In 2008 AMI expanded its kaolin product line and capacity by acquiring Southeastern Clay located in Aiken SC. The “hard” clay produced in Aiken is the world’s finest naturally occurring resource for kaolin clay. It primary markets are for rubber, catalyst, paints, coatings and other high value market.

In 2010 Active Minerals added production capacity at its Gordon facility by installing 250,000 stpy of additional mill capacity to serve their core markets in Asia. In 2012 Active expanded it bulk bagging capacity to 350,000 mtpy by installing a self designed state of the art baulk bagging system which allows us to ship over 1,000 mtpd of kaolin in bulk bags to export and domestic markets.

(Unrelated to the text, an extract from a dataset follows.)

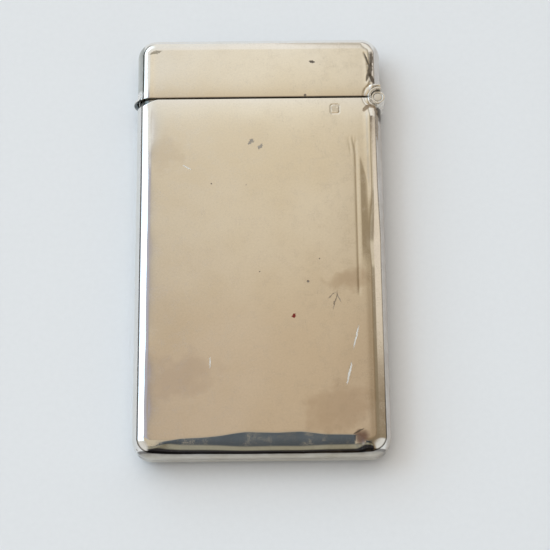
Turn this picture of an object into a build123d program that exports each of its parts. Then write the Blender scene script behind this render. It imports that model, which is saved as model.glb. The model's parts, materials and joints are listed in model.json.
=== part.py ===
from build123d import *

import os

# Flat pocket card case in sheet silver, with a lid that swings sideways on a small three-knuckle hinge.
#
# The case lies on its back: +X towards the hinge side, +Y towards the lid end, +Z out of the front face.
# The origin is under the middle of the case, on the plane that the back rests on. All sizes are millimetres.

# Outer form: a flat block with rounded corners in plan and rolled front and back edges.
width = 50.0
length = 89.0
thickness = 8.5
edge_radius = 3.1
corner_radius = 3.9
wall = 0.5

# Mouth: the plane where the body ends, and the fine gap below the lid.
mouth_y = 30.3
mouth_gap = 0.25

# Collar that stands up out of the body and guides the lid. It stops short of the hinge shoulder.
collar_depth = 4.0
collar_height = 2.6
collar_wall = 0.5
collar_clearance = 0.12
collar_end_gap = 0.1

# Hinge: one axis along Z, just inside the right-hand side and a little above the mouth.
overhang = 0.8
hinge_rise = 0.3
barrel_radius = 1.4
barrel_length = 7.0
outer_knuckle_length = 1.6
knuckle_gap = 0.05
pin_radius = 0.6
pin_head_radius = 0.86
pin_head_length = 0.3
pin_head_clearance = 0.01
running_clearance = 0.03

# Shoulders: curved bearers around the barrel, and the webs that join the knuckles to them.
scallop_radius = 1.5
shoulder_radius = 2.1
web_left = 1.3
web_right = 0.3
web_start = 0.6

# Leaf spring on the right-hand wall of the body, under the lid's knuckle.
anchor_thickness = 0.5
anchor_width = thickness - 2 * edge_radius
anchor_low_y = 12.0
anchor_high_y = 20.0
spring_thickness = 0.3
spring_width = 2.0
spring_foot = 0.8
foot_clearance = 0.06
window_clearance = 0.1
rivet_radius = 0.4
rivet_head_radius = 0.75
rivet_head_length = 0.25
rivet_y = (14.0, 18.0)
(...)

2011-2012 saw Active expand the capacity of its Aiken facility from 75,000 tons per year to 225,000 tons per year with the installation of a new mill and the demolition of the old production facility. Combined with our automated packaging system Active Minerals has the most modern facility in the world for dry processing and packaging of Kaolin Clay.

Active Minerals will continue its focus on what we do best, low cost production of attapulgite and kaolin clays, shipped worldwide at the highest quality and at competitive prices. None of what we have accomplished could have been done without the support and loyalty of our many customers and other stake holders in our business. Their continues support provides us with the strength to continue to create new products and open new market around the world. We appreciate their support and promise to be the best supplier of Kaolin and Attapulgite in the world.